Quien escribe estas líneas, que no es amigo de definiciones, aunque se halla cómodo ante etiquetas como librepensador, considera absurda la idea de desigualdad existencial. Más allá de condiciones contextuales diferentes, del hecho de que uno sea pobre o rico, hombre o mujer, blanco o negro, la igualdad existencial, derivada de la condición humana, resulta un hecho inherente e inmutable, que comporta idénticos derechos y deberes universales. Sin embargo, unas fronteras invisibles dividen a unos y otros, que asumen acríticamente una asimetría existencial e interiorizan de manera respectiva la superioridad o inferioridad social en función del grupo donde uno nace y vive. ¿Cómo se logra este artificio?

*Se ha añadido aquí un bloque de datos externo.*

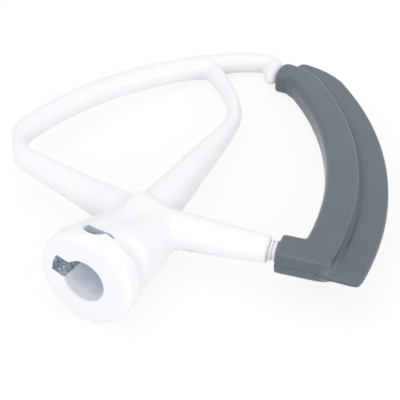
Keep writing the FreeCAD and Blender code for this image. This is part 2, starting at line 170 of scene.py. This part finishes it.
class Clay:
    """A block of space on a fine grid, which holds the distance to a shape's surface, negative
    inside it."""

    def __init__(self, low, high, step):
        self.low = np.array(low, np.float32)
        self.step = step
        counts = np.ceil((np.array(high) - self.low) / step).astype(int) + 1
        self.axes = [self.low[n] + step * np.arange(counts[n], dtype=np.float32) for n in range(3)]
        self.shape = tuple(counts)

    def grid(self, window=None):
        window = window or (slice(None),) * 3
        axes = [axis[part] for axis, part in zip(self.axes, window)]
        return np.meshgrid(*axes, indexing="ij", sparse=True)

    def limb(self, path, reach=9.0):
        """Distance to a round bar through stations (x, y, z, radius), right within reach of it."""
        field = np.full(self.shape, 50.0, np.float32)
        path = np.array(path, np.float32)
        for start, end in zip(path[:-1], path[1:]):
            thick = max(start[3], end[3]) + reach
            window = tuple(
                slice(*np.searchsorted(
                    axis, (min(start[n], end[n]) - thick, max(start[n], end[n]) + thick)))
                for n, axis in enumerate(self.axes))
            run = end[:3] - start[:3]
            offset = [axis - start[n] for n, axis in enumerate(self.grid(window))]
            share = np.clip(sum(offset[n] * run[n] for n in range(3)) / max(float(run @ run), 1e-9), 0, 1)
            away = length(*[offset[n] - share * run[n] for n in range(3)])
            away -= start[3] + (end[3] - start[3]) * share
            field[window] = np.minimum(field[window], away)
        return field

    def read(self, field, points):
        """The distance at any points, between the grid's own."""
        place = (points - self.low) / self.step
        cell = np.clip(np.floor(place).astype(int), 0, np.array(self.shape) - 2)
        share = place - cell
        total = 0
        for corner in CORNERS:
            weight = np.prod(np.where(corner, share, 1 - share), axis=1)
            total = total + weight * field[tuple((cell + corner).T)]
        return total

    def settle(self, field, points):
        """Move points down the slope onto the surface."""
        half = self.step * 0.5
        slope = np.stack([
            self.read(field, points + half * one) - self.read(field, points - half * one)
            for one in np.eye(3)
        ], axis=1) / self.step
        steep = np.maximum((slope ** 2).sum(axis=1), 0.1)
        return points - slope * (self.read(field, points) / steep)[:, None]

    def skin(self, field, rounds=3):
        """Points and four-sided faces of the surface, one point in each cell that it crosses."""
        inside = field < 0
        count = sum(
            inside[tuple(slice(c, n - 1 + c) for c, n in zip(corner, self.shape))].astype(np.int8)
            for corner in CORNERS)
        crossed = np.argwhere((count > 0) & (count < 8))
        number = np.full(count.shape, -1, np.int32)
        number[tuple(crossed.T)] = np.arange(len(crossed))
        value = {tuple(corner): field[tuple((crossed + corner).T)] for corner in CORNERS}
        total, hits = np.zeros((len(crossed), 3)), np.zeros(len(crossed))
        for a, b in EDGES:
            first, second = value[tuple(a)], value[tuple(b)]
            hit = (first < 0) != (second < 0)
            share = np.where(hit, first / np.where(hit, first - second, 1), 0)
            total += hit[:, None] * (a + share[:, None] * (b - a))
            hits += hit
        points = self.low + self.step * (crossed + total / hits[:, None])
        faces = []
        for axis, one in enumerate(np.eye(3, dtype=int)):
            ahead, behind = [slice(None)] * 3, [slice(None)] * 3
            ahead[axis], behind[axis] = slice(1, None), slice(None, -1)
            change = inside[tuple(ahead)].astype(np.int8) - inside[tuple(behind)]
            u, v = np.eye(3, dtype=int)[(axis + 1) % 3], np.eye(3, dtype=int)[(axis + 2) % 3]
            for sign in (1, -1):
                place = np.argwhere(change == sign)
                ring = [number[tuple((place - shift).T)] for shift in (0 * one, u, u + v, v)]
                faces.append(np.stack(ring if sign < 0 else ring[::-1], axis=1))
        faces = np.concatenate(faces)
        for _ in range(rounds):
            points = self.settle(field, even_out(points, faces))
        return points, faces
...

La palabra clave, a mi entender, es “liturgia”. Y en estos días asistimos en directo. Todo lo que ha rodeado a la vida y la muerte de Isabel II, una mujer que, nacida en 1926, acabó, por una carambola del destino, como reina de un Imperio Británico en descomposición, vivió rodeada de una de estas ficciones de las que habla el historiador Yuval Noah Harari, que permiten creer a una colectividad en una especie de orden mágico. Y, como toda religión, la pompa y la circunstancia, con sus coronas, desfiles, relatos, incluso la forma de dirigirse a la gente, convencen a los creyentes de la existencia de un orden divino e inmutable, que hace llorar de pena a aquellos que hace generaciones sobreviven de ayudas sociales. Una pompa y circunstancias bidireccionales, en el sentido que la institución se proyecta en el pueblo y el pueblo se identifica con la institución. Es por ello que, en escasas ocasiones, pueda haber un niño que pueda afirmar que el emperador va desnudo.
Pienso que, más allá de criticar a la monarquía -una acción harto fácil en nuestros tiempos- deberíamos extraer unas cuantas lecciones. Lo que se ha venido a denominar la izquierda, o incluso desde la riqueza y diversidad del anarquismo, deberíamos ser menos iconoclastas y más constructores. Como recordaba Réclus: “la anarquía es la expresión más elevada del orden”, frase que debería inducirnos a recuperar algunas de las liturgias de nuestros antepasados, también librepensadores. No hace mucho, un provocador amigo, Antonio Baños, trataba de polemizar con la obsesión de algunos activistas autoproclamados de izquierdas para expresarse a través de la informalidad indumentaria. Baños, acompañado de una periodista dedicada a la moda, Patricia Centeno, recordaba que los círculos anarquistas anteriores a la guerra, incluidos los fundadores de la CNT, vestían de domingo, con cierta elegancia. Era su forma de expresar que no deberían existir diferencias de clase, que un obrero no era menos que un aristócrata. Ello se complementaba con la obsesión del Movimiento Libertario por las bibliotecas y la educación. Precisamente allá donde más diferencias “naturales” entre clases se perciben es en el grado de educación (y también de seguridad psicológica) entre pobres y ricos. Hallarse en un mismo plano y nivel es esencial para destruir todo aquello (y me refiero también a las liturgias) que trata de generar esta relación asimétrica entre quien se auto ubica en un plano de superioridad y otro de inferioridad. Y es la cultura, la educación lo que iguala las personas, y, por tanto, la que discute ontológicamente las diferencias de clase, privilegio, rango y prosperidad.
Soy de los que defienden que el anarquismo debería entrar en una dinámica de “radicalización”. Y no me refiero en absoluto a montar barricadas o quemarlo todo, sino todo lo contrario. “Radical” es una palabra de origen latino que significa “raíces”. Y es en estas raíces, las de nivelamiento social, cultural, existencial, donde los padres del Movimiento Libertario como Proudhon, Stirner, Bakunin, Malatesta, Kropotkin, Mella, Llunas nos mostraban el camino a transitar. Y para ello, nosotros también deberíamos reconstruir y construir antiguas y nuevas liturgias.